* Provided data
================================

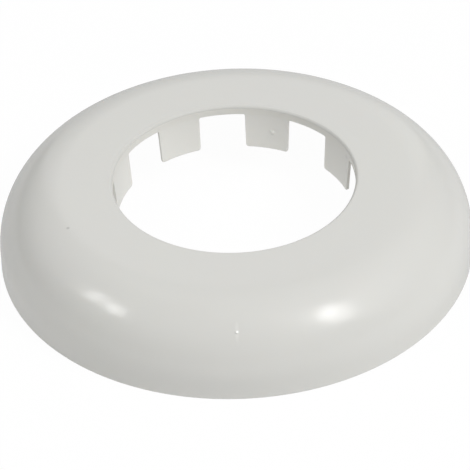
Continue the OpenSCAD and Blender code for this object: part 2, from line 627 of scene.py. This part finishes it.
def white_plastic(name, colour, drift_colour, roughness, grain_height, marks=(), collar_shade_colour=None):
    """Glossy white plastic, slightly translucent, with a few tiny marks coloured on, real ones and painted
    light and shade.

    From the collar's lower edge up, the plastic can be painted a slightly darker white as shade.
    """
    material = bpy.data.materials.new(name)
    material.use_nodes = True
    tree = material.node_tree
    tree.nodes.clear()
    out = place(tree, "ShaderNodeOutputMaterial")
    shader = place(
        tree,
        "ShaderNodeBsdfPrincipled",
        {
            "Roughness": roughness,
            "IOR": 1.5,
            "Subsurface Weight": 0.15,
            "Subsurface Radius": (1.0, 0.9, 0.8),
            "Subsurface Scale": 0.002,
        },
    )
    surface = place(
        tree,
        "ShaderNodeGroup",
        {"Base Color": colour, "Drift Color": drift_colour, "Grain Height": grain_height},
        node_tree=surface_group,
    )
    bump = place(tree, "ShaderNodeBump", {"Strength": 1.0, "Distance": 1.0})
    colour_from = (surface, "Color")
    if collar_shade_colour:
        colour_from = shade_collar(tree, colour_from, collar_shade_colour)
    for mark in marks:
        colour_from = tint_mark(tree, colour_from, mark)
    join(
        tree,
        (surface, "Height", bump, "Height"),
        (bump, "Normal", shader, "Normal"),
        (*colour_from, shader, "Base Color"),
        (shader, "BSDF", out, "Surface"),
    )
    return material


# The camera looks down at the object from this side
CAMERA_TURN = math.radians(17.75)
CAMERA_ELEVATION = math.radians(38.114)
CAMERA_DISTANCE = 1.1
CAMERA_ROLL = math.radians(-2.201)
CAMERA_YAW = math.radians(-0.0275)
CAMERA_PITCH = math.radians(-0.1721)
FOCAL_PIXELS = 2349.1
FRAME_PIXELS = 470.0
SENSOR_MM = 36.0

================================

* Exercise details
Repeat the material in full, exactly as it stands.

* Correct result
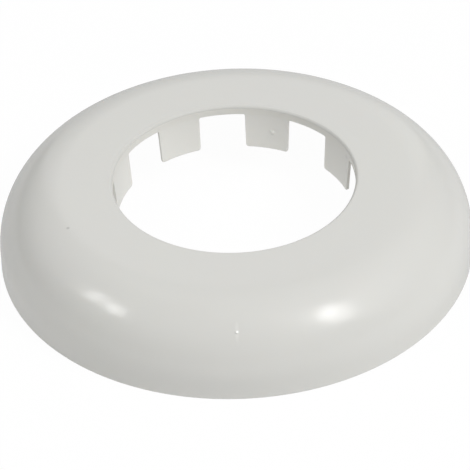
Continue the OpenSCAD and Blender code for this object: part 2, from line 627 of scene.py. This part finishes it.
def white_plastic(name, colour, drift_colour, roughness, grain_height, marks=(), collar_shade_colour=None):
    """Glossy white plastic, slightly translucent, with a few tiny marks coloured on, real ones and painted
    light and shade.

    From the collar's lower edge up, the plastic can be painted a slightly darker white as shade.
    """
    material = bpy.data.materials.new(name)
    material.use_nodes = True
    tree = material.node_tree
    tree.nodes.clear()
    out = place(tree, "ShaderNodeOutputMaterial")
    shader = place(
        tree,
        "ShaderNodeBsdfPrincipled",
        {
            "Roughness": roughness,
            "IOR": 1.5,
            "Subsurface Weight": 0.15,
            "Subsurface Radius": (1.0, 0.9, 0.8),
            "Subsurface Scale": 0.002,
        },
    )
    surface = place(
        tree,
        "ShaderNodeGroup",
        {"Base Color": colour, "Drift Color": drift_colour, "Grain Height": grain_height},
        node_tree=surface_group,
    )
    bump = place(tree, "ShaderNodeBump", {"Strength": 1.0, "Distance": 1.0})
    colour_from = (surface, "Color")
    if collar_shade_colour:
        colour_from = shade_collar(tree, colour_from, collar_shade_colour)
    for mark in marks:
        colour_from = tint_mark(tree, colour_from, mark)
    join(
        tree,
        (surface, "Height", bump, "Height"),
        (bump, "Normal", shader, "Normal"),
        (*colour_from, shader, "Base Color"),
        (shader, "BSDF", out, "Surface"),
    )
    return material


# The camera looks down at the object from this side
CAMERA_TURN = math.radians(17.75)
CAMERA_ELEVATION = math.radians(38.114)
CAMERA_DISTANCE = 1.1
CAMERA_ROLL = math.radians(-2.201)
CAMERA_YAW = math.radians(-0.0275)
CAMERA_PITCH = math.radians(-0.1721)
FOCAL_PIXELS = 2349.1
FRAME_PIXELS = 470.0
SENSOR_MM = 36.0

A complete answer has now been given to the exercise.